## WHAT THE TASK REQUIRES
For each line of the data below that holds "Identity", copy the line.

========

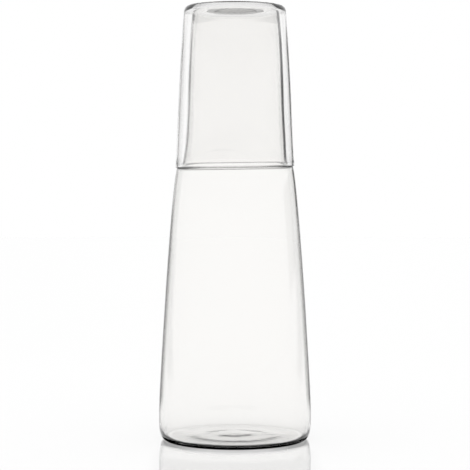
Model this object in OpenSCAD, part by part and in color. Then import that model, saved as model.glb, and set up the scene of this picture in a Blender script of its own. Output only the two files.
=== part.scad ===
// Bedside carafe with the tumbler that stands upside down over its neck and
// keeps the dust out. Both are clear glass, each blown in one piece.
// Millimetres, +Z up. The origin is on the table, at the centre of the foot.

/* [Carafe body] */
// Widest diameter, low on the body
body_d = 96; // [80:0.5:120]
// Height of that widest ring above the table
widest_h = 17; // [10:0.5:26]
// Height of the top of the shoulder's round
shoulder_h = 171.5; // [120:0.5:220]
// Diameter of the shoulder's round at its widest
shoulder_d = 73.4; // [64:0.2:80]
// Lean of the wall as it comes to the shoulder, in degrees from upright
shoulder_lean = 16; // [4:1:30]
// Radius of the shoulder's round, outside
shoulder_round = 1.6; // [1:0.1:3]
// Thickness of the body's wall
body_wall = 0.8; // [0.6:0.1:2]
// Radius inside the body, under the shoulder
shoulder_inner_round = 1.2; // [0.8:0.1:3]
// Thickness of the glass where the shoulder turns into the neck
shoulder_wall = 0.8; // [0.8:0.1:2.4]

/* [Carafe foot] */
// How far the standing ring lies in from the body's widest ring
foot_inset = 6; // [4:0.1:10]
// How square the foot's round is, where 1 is an oval
foot_fullness = 1.7; // [1:0.1:2]
// Width of the ring that touches the table
foot_w = 1.5; // [0.5:0.1:4]
// Thickness of the floor at the edge, beside the round inner corner
floor_edge_wall = 1.6; // [1.4:0.1:4]
// Width of the round inner corner
inner_corner_w = 6; // [3:0.5:12]
// Thickness of the floor at its middle
floor_wall = 2; // [1.4:0.1:6]
// How far the underside is pushed up in the middle
punt_h = 0.7; // [0.4:0.1:3]
// Width of the nearly level band between the standing ring and the push-up
punt_band_w = 13; // [6:0.5:18]
// Height of the underside where that band ends
punt_band_h = 0.1; // [0.1:0.1:0.3]
// Diameter of the round mark in the middle, where the glass was sealed off
carafe_mark_d = 20; // [8:1:26]
// Depth of that mark
carafe_mark_depth = 0.1; // [0.1:0.1:0.8]

/* [Carafe neck] */
// How far the neck stands in from the shoulder's widest round
neck_step = 4; // [3.2:0.1:4.8]
// Radius of the hollow round from shoulder to neck, outside
neck_round = 2; // [1.5:0.1:3]
// Height of the mouth above the shoulder
neck_h = 97.1; // [60.1:0.5:120.1]
// Diameter of the mouth, outside
mouth_d = 54.2; // [44:0.2:62]
// Thickness of the neck's wall
neck_wall = 1.2; // [0.8:0.1:2]
// Length over which the wall thins out above the shoulder
shoulder_fade_l = 8; // [6:1:30]
// Thickness of the bead that fire-polishing leaves at the lip
lip_wall = 1.7; // [1:0.1:2.6]
// Length over which that bead fades into the wall
lip_bead_l = 8; // [5:0.5:14]
// Lean of the neck's wall at its foot, in degrees from upright
neck_foot_lean = 6; // [0:1:10]
// Lean of the neck's wall at the mouth, in degrees from upright
mouth_lean = 6; // [0:1:10]

/* [Tumbler] */
// How far the tumbler's rim stands out past the shoulder
rim_overhang = 0.6; // [0.3:0.05:0.9]
// Thickness of the tumbler's wall
tumbler_wall = 0.8; // [0.6:0.1:1.6]
// Thickness of the fire-polished bead at its rim
rim_wall = 1.2; // [1:0.1:2]
// Length over which that bead fades into the wall
rim_bead_l = 4; // [3:0.5:10]
// Thickness of the tumbler's base
tumbler_base_wall = 1.5; // [1.2:0.1:8]
// Radius of the tumbler's outer base corner
base_round = 4; // [2:0.1:6]
// Radius of the tumbler's inner base corner
base_inner_round = 3.3; // [1:0.1:6]
// Lean of the wall at the rim, in degrees from upright
rim_lean = 3; // [0:0.5:6]
// Lean of the wall at the base, in degrees from upright
base_lean = 4.5; // [0:0.5:8]
// Depth of the shallow recess under the base
recess_depth = 0.5; // [0.2:0.1:0.8]
// Width of the flat ring that the tumbler stands on when it is in use
tumbler_foot_w = 3; // [1:0.1:5]
// Width of the slope from that ring into the recess
recess_slope_w = 3; // [1:0.1:5]
// Diameter of the sealed-off mark in the recess
tumbler_mark_d = 11; // [5:1:18]
// Depth of that mark
tumbler_mark_depth = 0.2; // [0.1:0.1:0.4]

/* [Fit] */
// Gap between the tumbler's rim and the shoulder that carries it
seat_gap = 0.1; // [0.05:0.05:0.5]
// Gap between the mouth and the tumbler's inside base
mouth_gap = 1.8; // [0.5:0.1:6]
// Gap all round between the mouth and the tumbler's wall
side_gap = 4; // [1.5:0.1:6]

/* [Hidden] */
// Clear glass with the faintest cool tint
glass = [0.93, 0.96, 0.95, 0.4];
// Sides of a full turn in the drawn model
turn_sides = 120;
// Straight steps along a round, a mark and a long wall
round_steps = 10;
mark_steps = 8;
wall_steps = 26;
// How far along its height a wall keeps its lean, from its lower and its upper end
body_hold_shares = [0.12, 0.075];
neck_hold_shares = [0.4, 0.4];
tumbler_hold_shares = [0.4, 0.4];

body_r = body_d / 2;
foot_r = body_r - foot_inset;
mouth_r = mouth_d / 2;
mouth_h = shoulder_h + neck_h;
lip_r = lip_wall / 2;

// Centres of the shoulder's outer round and of the hollow round that follows it.
// The two rounds touch, so the glass turns from one into the other without a step.
shoulder_c = [shoulder_d / 2 - shoulder_round, shoulder_h - shoulder_round];
neck_foot_r = shoulder_d / 2 - neck_step;
neck_c_r = neck_foot_r + neck_round * cos(neck_foot_lean);
neck_c = [neck_c_r, above(shoulder_c, shoulder_round + neck_round, neck_c_r)];

// Inside, the neck's round has the same centre, and the body's corner round touches it.
neck_inner_round = neck_round + shoulder_wall;
corner_c_r = shoulder_d / 2 - body_wall - shoulder_inner_round;
corner_reach = neck_inner_round + shoulder_inner_round;
corner_c = [corner_c_r, 2 * neck_c[1] - above(neck_c, corner_reach, corner_c_r)];

// Centre of the half round that ends the neck at the mouth
lip_c = [mouth_r - lip_r, mouth_h - lip_r];

// The tumbler's rim rests with its half round on the shoulder's round.
rim_r = rim_wall / 2;
rim_c_r = shoulder_d / 2 + rim_overhang - rim_r;
seated_rim_h = above(shoulder_c, shoulder_round + rim_r + seat_gap, max(rim_c_r, shoulder_c[0]));

// Height of the turned-over tumbler's base, and the centre of its rim's half round as
// the tumbler stands on that base
tumbler_top_h = mouth_h + mouth_gap + tumbler_base_wall;
rim_c = [rim_c_r, tumbler_top_h - seated_rim_h];
// Radius of the tumbler's outside at its base corner
base_r = mouth_r + side_gap + tumbler_wall;

// Height of a point at radius r that lies reach away from the point c, on its upper side
function above(c, reach, r) = c[1] + sqrt(pow(reach, 2) - pow(r - c[0], 2));

// Angle, seen from the point c, at which the point p lies
function angle_to(c, p) = atan2(p[1] - c[1], p[0] - c[0]);

// The point at the angle a on a round about c. The size of a circle is its radius, and
// that of an oval is its half width and half height.
function on_round(c, size, a) =
    c + (is_list(size) ? [size[0] * cos(a), size[1] * sin(a)] : size * [cos(a), sin(a)]);

// Points along such a round from the angle a to the angle b
function round_off(c, size, a, b) =
    [for (i = [0 : round_steps]) on_round(c, size, a + (b - a) * i / round_steps)];

// Points from the bottom of a corner about c out to its side. It is fuller than an oval
// of that half width and half height.
function full_round(c, size, fullness) =
    [for (i = [0 : round_steps])
        let (a = 90 * i / round_steps)
        c + [size[0] * pow(sin(a), 1 / fullness), -size[1] * pow(cos(a), 1 / fullness)]];

// Points after a and up to b that start and end level, as on a softly pressed mark
function soft_step(a, b) =
    [for (i = [1 : mark_steps])
        let (t = i / mark_steps)
        [a[0] + (b[0] - a[0]) * t, a[1] + (b[1] - a[1]) * (1 - cos(180 * t)) / 2]];

// Points between a and b on a blown wall. It leaves each end at its lean from upright,
// leaning in as it rises, and keeps that lean for its share of the height.
function blown_wall(a, b, leans, hold_shares) =
    let (
        rise = b[1] - a[1],
        a_hold = a + hold_shares[0] * rise * [-tan(leans[0]), 1],
        b_hold = b - hold_shares[1] * rise * [-tan(leans[1]), 1]
    )
    [for (i = [1 : wall_steps - 1])
        let (t = i / wall_steps, s = 1 - t)
        pow(s, 3) * a + 3 * pow(s, 2) * t * a_hold + 3 * s * pow(t, 2) * b_hold + pow(t, 3) * b];

// 1 at no distance, falling softly to 0 over that length
function fade(distance, length) = (1 + cos(180 * min(max(distance / length, 0), 1))) / 2;

// Thickness of the neck's wall at the height h: more at the shoulder and in the lip's bead
function neck_wall_at(h) =
    neck_wall
    + (shoulder_wall - neck_wall) * fade(h - neck_c[1], shoulder_fade_l)
    + (lip_wall - neck_wall) * fade(lip_c[1] - h, lip_bead_l);

// Thickness of the tumbler's wall at the height h above its base: more in the rim's bead
function tumbler_wall_at(h) =
    tumbler_wall + (rim_wall - tumbler_wall) * fade(rim_c[1] - h, rim_bead_l);

// The same points in the other direction
function reversed(points) = [for (i = [len(points) - 1 : -1 : 0]) points[i]];

// An underside from its middle out to its standing ring: a sealed-off mark, a raised
// middle, and a ring from which the glass comes down to the table
function underside(mark_r, mark_h, middle_h, ring, edge_r) =
    let (mark_edge = [mark_r, middle_h])
    concat(
        [[0, mark_h]],
        soft_step([0, mark_h], mark_edge),
        soft_step(mark_edge, ring),
        soft_step(ring, [edge_r, 0]));

// The outside of the neck's wall, between the hollow round and the lip
function neck_outside() =
    blown_wall(
        on_round(neck_c, neck_round, 180 + neck_foot_lean),
        on_round(lip_c, lip_r, mouth_lean),
        [neck_foot_lean, mouth_lean],
        neck_hold_shares);

// The carafe's outside, from the middle of its underside up to its lip
function carafe_outside() =
    let (
        standing_r = foot_r - foot_w,
        wall_top = on_round(shoulder_c, shoulder_round, shoulder_lean),
        turn = angle_to(shoulder_c, neck_c)
    )
    concat(
        underside(carafe_mark_d / 2, punt_h + carafe_mark_depth, punt_h,
            [standing_r - punt_band_w, punt_band_h], standing_r),
        full_round([foot_r, widest_h], [foot_inset, widest_h], foot_fullness),
        blown_wall([body_r, widest_h], wall_top, [0, shoulder_lean], body_hold_shares),
        round_off(shoulder_c, shoulder_round, shoulder_lean, turn),
        round_off(neck_c, neck_round, 180 + turn, 180 + neck_foot_lean),
        neck_outside());

// The carafe's inside, from the middle of its floor up to its lip
function carafe_inside() =
    let (
        floor_middle = [0, punt_h + carafe_mark_depth + floor_wall],
        floor_r = body_r - body_wall - inner_corner_w,
        wall_foot = [floor_r + inner_corner_w, widest_h],
        wall_top = on_round(corner_c, shoulder_inner_round, shoulder_lean),
        turn = angle_to(corner_c, neck_c)
    )
    concat(
        [floor_middle],
        soft_step(floor_middle, [floor_r, floor_edge_wall]),
        full_round([floor_r, widest_h], [inner_corner_w, widest_h - floor_edge_wall], foot_fullness),
        blown_wall(wall_foot, wall_top, [0, shoulder_lean], body_hold_shares),
        round_off(corner_c, shoulder_inner_round, shoulder_lean, turn),
        round_off(neck_c, neck_inner_round, 180 + turn, 180 + neck_foot_lean),
        [for (p = neck_outside()) [p[0] - neck_wall_at(p[1]), p[1]]]);

// The outside of the tumbler's wall as it stands on its base, from base corner to rim
function tumbler_wall_outside() =
    blown_wall(
        on_round([base_r - base_round, base_round], base_round, -base_lean),
        on_round(rim_c, rim_r, -rim_lean),
        [-base_lean, -rim_lean],
        tumbler_hold_shares);

// The tumbler's outside as it stands on its base, from the middle of the base to the rim
function tumbler_outside() =
    let (
        base_c = [base_r - base_round, base_round],
        standing_r = base_c[0] - tumbler_foot_w
    )
    concat(
        underside(tumbler_mark_d / 2, recess_depth + tumbler_mark_depth, recess_depth,
            [standing_r - recess_slope_w, recess_depth / 2], standing_r),
        round_off(base_c, base_round, -90, -base_lean),
        tumbler_wall_outside());

// The tumbler's inside as it stands on its base, from the middle of its floor to the rim
function tumbler_inside() =
    let (
        base_c_r = base_r - tumbler_wall - base_inner_round,
        base_c = [base_c_r, tumbler_base_wall + base_inner_round]
    )
    concat(
        [[0, tumbler_base_wall]],
        round_off(base_c, base_inner_round, -90, -base_lean),
        [for (p = tumbler_wall_outside())
            if (p[1] > base_c[1]) [p[0] - tumbler_wall_at(p[1]), p[1]]]);

// A vessel blown in one piece: its outside and inside, joined by a half round at the top
module blown(outside, inside, top_c, top_r, lean) {
    color(glass)
        rotate_extrude($fn = turn_sides)
            polygon(concat(
                outside,
                round_off(top_c, top_r, lean, 180 + lean),
                reversed(inside)));
}

// Carafe: a tapered body, a small round shoulder, and a tall neck with an open mouth
module carafe() {
    blown(carafe_outside(), carafe_inside(), lip_c, lip_r, mouth_lean);
}

// Tumbler: turned over, so that its rim stands on the shoulder and its base closes the top
module tumbler() {
    translate([0, 0, tumbler_top_h])
        rotate([180, 0, 0])
            blown(tumbler_outside(), tumbler_inside(), rim_c, rim_r, -rim_lean);
}

carafe();
tumbler();
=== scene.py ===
import math

import bpy
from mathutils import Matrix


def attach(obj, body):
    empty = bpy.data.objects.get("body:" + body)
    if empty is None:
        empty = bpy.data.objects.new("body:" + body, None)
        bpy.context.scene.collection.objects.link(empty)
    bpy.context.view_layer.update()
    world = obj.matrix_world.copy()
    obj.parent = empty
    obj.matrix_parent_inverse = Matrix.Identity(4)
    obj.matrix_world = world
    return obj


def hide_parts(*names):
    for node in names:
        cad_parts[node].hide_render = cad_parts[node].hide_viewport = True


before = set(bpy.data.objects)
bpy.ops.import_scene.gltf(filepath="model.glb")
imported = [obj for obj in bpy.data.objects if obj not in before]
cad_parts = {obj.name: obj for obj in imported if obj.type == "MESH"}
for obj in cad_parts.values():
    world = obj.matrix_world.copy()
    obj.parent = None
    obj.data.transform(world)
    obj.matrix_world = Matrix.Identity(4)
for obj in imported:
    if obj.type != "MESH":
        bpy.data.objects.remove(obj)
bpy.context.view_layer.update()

# Sizes of the pieces in metres, and leans in degrees. They are the ones that the solids are
# made from.
MM = 0.001

BODY_R = 48 * MM
WIDEST_H = 17 * MM
SHOULDER_H = 171.5 * MM
SHOULDER_R = 36.7 * MM
SHOULDER_LEAN = 16
SHOULDER_ROUND = 1.6 * MM
BODY_WALL = 0.8 * MM
SHOULDER_INNER_ROUND = 1.2 * MM
SHOULDER_WALL = 0.8 * MM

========

## RESPONSE FOR THIS EXERCISE
    obj.matrix_parent_inverse = Matrix.Identity(4)
    obj.matrix_world = Matrix.Identity(4)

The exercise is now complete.